Most video rental retailers have DVD resurfacing machines that remove scratched layers and rebuff DVDs. “We see damage on a daily basis, and it just doesn’t work for us,” he said.
However, industry sources say the high-definition formats are as durable or more durable than standard DVDs.
According to VSDA, HD DVD discs have the same durability as standard DVDs. Blu-ray discs are slightly thicker than HD DVDs and feature a new protective coating developed by TDK Corp. In a 2004 product test, CNETNews.com reported TDK’s coating “survived a determined attack” with a screwdriver and Sharpie.
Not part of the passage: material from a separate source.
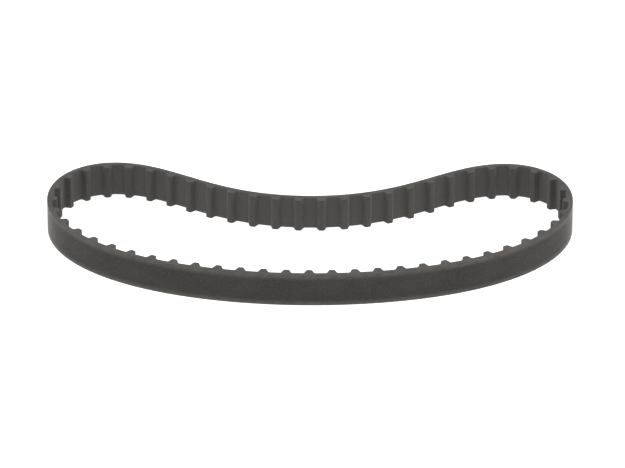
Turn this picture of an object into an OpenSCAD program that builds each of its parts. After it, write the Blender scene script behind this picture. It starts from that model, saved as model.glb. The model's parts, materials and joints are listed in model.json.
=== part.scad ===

The technology news Web site said the tough coating “promises to make scratched DVDs a thing of the past.”
But the higher cost of the next generation of DVDs still makes them riskier investments, which Clancy at Entertainment Video said she is not ready to make.
“I think we’re probably another year before everything gets resolved. I don’t think anything’s going to get resolved in a matter of months,” said Clancy.
Blu-ray vs. HD DVD
– Blu-ray Disc (also known as Blu-ray or BD) is a high-density optical disc format for the storage of digital information, including high-definition video. The name Blu-ray Disc is derived from the blue-violet laser used to read and write this type of disc.
– HD DVD or High-Definition DVD is also a high-density optical disc format that uses the blue-violet laser.
Their optics differ, however. Since the Blu-ray disc has a tighter track pitch (the single thread of data that spirals from the inside of the disc all the way out), it can hold more data on the same size disc as HD DVD even with a laser of the same wavelength.
HD DVD discs also have a different surface layer from Blu-ray discs. HD DVD uses a 0.6 mm-thick surface layer, the same as standard resolution DVD, or digital versatile disc, while Blu-ray has a much smaller 0.1 mm layer for laser focusing purposes.
The thinner surface layer makes the Blu-ray discs cost more; a special hard coating must be applied to them to protect the data.